Recall that on April 3, the International Energy Agency (IEA) said that developing countries may bear the brunt of the voluntary crude oil production cuts that were made by the Organization of Petroleum Exporting Countries (OPEC) and their allies on Sunday, April 2. According to the IEA, the significant new cuts in oil production announced by OPEC+ countries come during a period of heightened uncertainty for global oil markets and concerns about the outlook for the world economy.
The IEA believes that new OPEC+ cuts risk exacerbating those strains and pushing up oil prices at a time when strong inflationary pressures are hurting vulnerable consumers around the world, especially in emerging and developing economies.
Is this true for Nigeria?
Possibly. Higher oil prices could also mean higher costs for petroleum products.

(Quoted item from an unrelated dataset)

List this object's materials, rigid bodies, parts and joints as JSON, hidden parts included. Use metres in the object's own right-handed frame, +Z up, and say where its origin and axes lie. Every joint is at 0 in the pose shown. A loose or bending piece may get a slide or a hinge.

The country has no local refining capacity and cannot refine the oil to petroleum products but has to rely on imports because the Kaduna, Warri and Port Harcourt refineries are currently undergoing rehabilitation.
Nigerians are facing a 22.04% inflation rate as of March 2023 and this is reflected in higher costs for petroleum products like liquefied petroleum gas (LPG), and diesel. Kerosene and aviation fuel.
As of March 2023, Nigerians were paying an average of N11,000 to refill a 12.5kg cylinder of cooking gas, N264 per litre for petrol (PMS) and N1,142 per litre for kerosene.
Meanwhile, in March 2023, Brent crude prices peaked at $86.18 (March 6).